Desconcierto en el tráfico. Ironía o, más bien, cliché. Cuando anunciaron la muerte de Hugo Chávez yo estaba en una cola. Escuchaba, muy interesado, una entrevista que le hacían a un astrónomo venezolano de apellido Campins. Cadena Nacional de Radio y Televisión. Nicolás Maduro abre la alocución dando la fecha. No hizo falta más detalle. Anunciaría la muerte del Presidente. Mientras pronunciaba las palabras que confirmaban lo que asumí como un hecho, se iba quebrando en sollozos. No asimilé la noticia inmediatamente. Chávez tenía eso, la capacidad de crear el desconcierto de lo impensable. Momentos imposibles.
Busqué una imagen, un primer recuerdo que demarcara el camino recorrido. Y la que encontré no fue de aquel “por ahora” de guerrero. Tampoco la de la única vez que lo vi en persona, en la Universidad mientras vendía su candidatura en el 98, cuando con sonrisa de presentador de tv evitaba las sagaces preguntas de estudiantes mayores que yo. La imagen ni siquiera era directamente de él. Era de la cara de mi padre —mi papá— viéndolo arrancarse la corbata, agarrar tarima, y hacer la infame señal de “golpe” chocando el puño izquierdo contra su derecha abierta. "Nos jodimos", dijo mi viejo. Aquel primer mensaje fue claro.
Las palabras del Vicepresidente contrastaron brutalmente con las que había pronunciado al medio día, cuando envió un mensaje claro a la oposición —QUE NADIE SE EQUIVOQUE— y uno desquiciado a los Estados Unidos. No, estas palabras eran sentidas. Melancólicas. Me sentí solo. Levanté la mirada buscando solidaridad en el tráfico, pero me encontré con muchas lágrimas. Unas de desesperanza, otras de alivio. Todas silenciosas. Y así, nos acompañamos por unos minutos en la soledad de nuestras cápsulas llenas de aire acondicionado.

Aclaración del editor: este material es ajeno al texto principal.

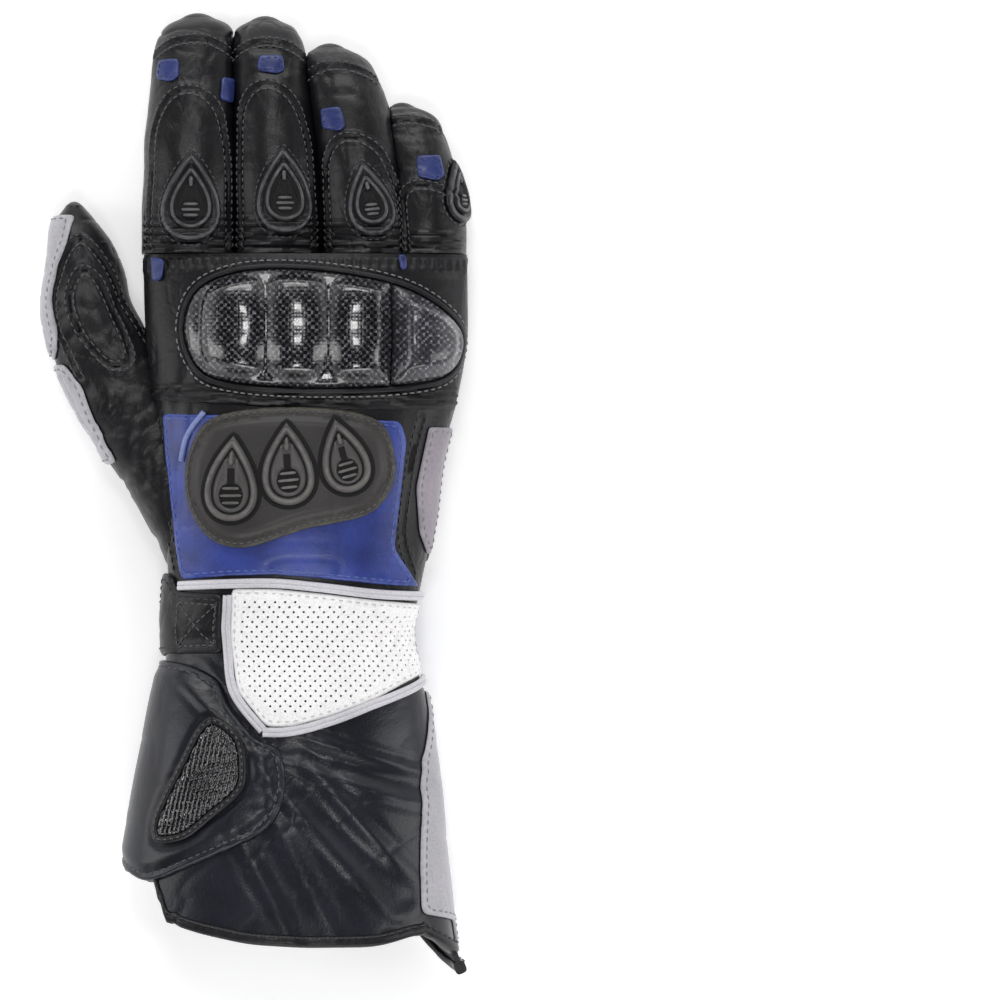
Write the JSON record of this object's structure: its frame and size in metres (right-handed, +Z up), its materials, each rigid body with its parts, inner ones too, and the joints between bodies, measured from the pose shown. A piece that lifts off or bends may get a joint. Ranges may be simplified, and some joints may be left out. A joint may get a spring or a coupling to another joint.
{
  "type": "motorcycle glove",
  "caption": "Long gauntlet leather motorcycle glove with domed knuckle guard, vented back pad, wrist strap and closing cuff flap.",
  "frame": {"origin": "middle of the outline, on the surface that the glove lies on", "axes": "+Y to the fingertips, +X to the little finger, +Z up from the back of the hand"},
  "size_m": [0.1486, 0.3312, 0.0571],
  "materials": {
    "black_leather": "smooth drum-dyed leather, semi-gloss, fine grain",
    "blue_leather": "smooth leather, semi-gloss",
    "carbon": "lacquered woven carbon shell, high gloss",
    "carbon_mesh": "coarse coated weave, semi-gloss",
    "piping": "metallic piping cord, satin",
    "pod_leather": "grained grey-brown leather, matt",
    "silver_leather": "metallic grey leather, satin",
    "slider_plastic": "moulded, satin",
    "vent_plastic": "moulded rubbery vents, satin",
    "white_leather": "perforated leather, semi-gloss"
  },
  "bodies": {
    "root": {"hand_back": "black_leather", "hand_palm": "black_leather", "cuff_back": "black_leather", "cuff_palm": "black_leather", "finger_index": "black_leather", "finger_middle": "black_leather", "finger_ring": "black_leather", "finger_little": "black_leather", "thumb": "black_leather", "knuckle_band": "black_leather", "knuckle_guard": "carbon", "knuckle_guard_end": "carbon", "blue_panel": "blue_leather", "pod_pad": "pod_leather", "vent_1": "vent_plastic", "vent_2": "vent_plastic", "vent_3": "vent_plastic", "grey_side_panel": "silver_leather", "white_wrist_panel": "white_leather", "piping_blue_white": "piping", "piping_side": "piping", "piping_bottom": "piping", "wrist_strap": "black_leather", "cuff_flap": "black_leather", "insert_rim": "black_leather", "insert_mesh": "carbon_mesh", "cuff_side_panel": "silver_leather", "hem_back": "black_leather", "hem_palm": "black_leather", "palm_patch": "black_leather", "heel_patch": "black_leather", "side_slider": "slider_plastic", "thumb_grey_tip": "silver_leather", "thumb_grey_ball": "silver_leather", "pod_little": "black_leather", "pod_index": "black_leather", "pod_middle": "black_leather", "pod_ring": "black_leather", "accent_index": "blue_leather", "accent_middle": "blue_leather", "accent_ring": "blue_leather", "accent_little": "blue_leather"}
  },
  "joints": []
}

Al día siguiente se había roto el trance. Los testimonios de las cientos de personas entrevistadas en la caravana que acompañó a los restos del Presidente, serían una mezcla de los dos mensajes televisados del día anterior. Por un lado, el profundo dolor por la muerte de un líder que les trajo reivindicación por siglos de exclusión social y, por el otro, el absurdo y retrógrado repudio a quienes le hicieron oposición al Presidente Chávez. Agresividad y odio.
En su despedida, antes de volver a Cuba para una nueva intervención quirúrgica, Chávez se dirigió a su gente. Como ciudadano que nunca comulgó en la Fe a Chávez, ingenuamente, esperaba palabras de inclusión. Después de tantos años he entendido, como muchos, que solamente hay futuro en este país si reconocemos a la otra parte. Y digo reconocimiento, porque es lo primero, lo básico, la unión viene después. Pero sólo hubo palabras para los revolucionarios y “los que sienten la patria en su corazón” —que asumo, no incluye a opositores—. Además, utilizó varias veces el ahora tan mentado “que nadie se equivoque” sin destinatario en particular. El mensaje, en efecto, estaba dirigido a SU gente, la gente del Partido Socialista Unido de Venezuela. La oposición no fue nombrada, ni para bien ni para mal. Esa exclusión es demoledora. Ese desconocimiento. No importas. No existes.
El último mensaje de Hugo Chávez fue el que no entregó. El que una mitad del país quedó esperando, y el que la otra mitad entendió.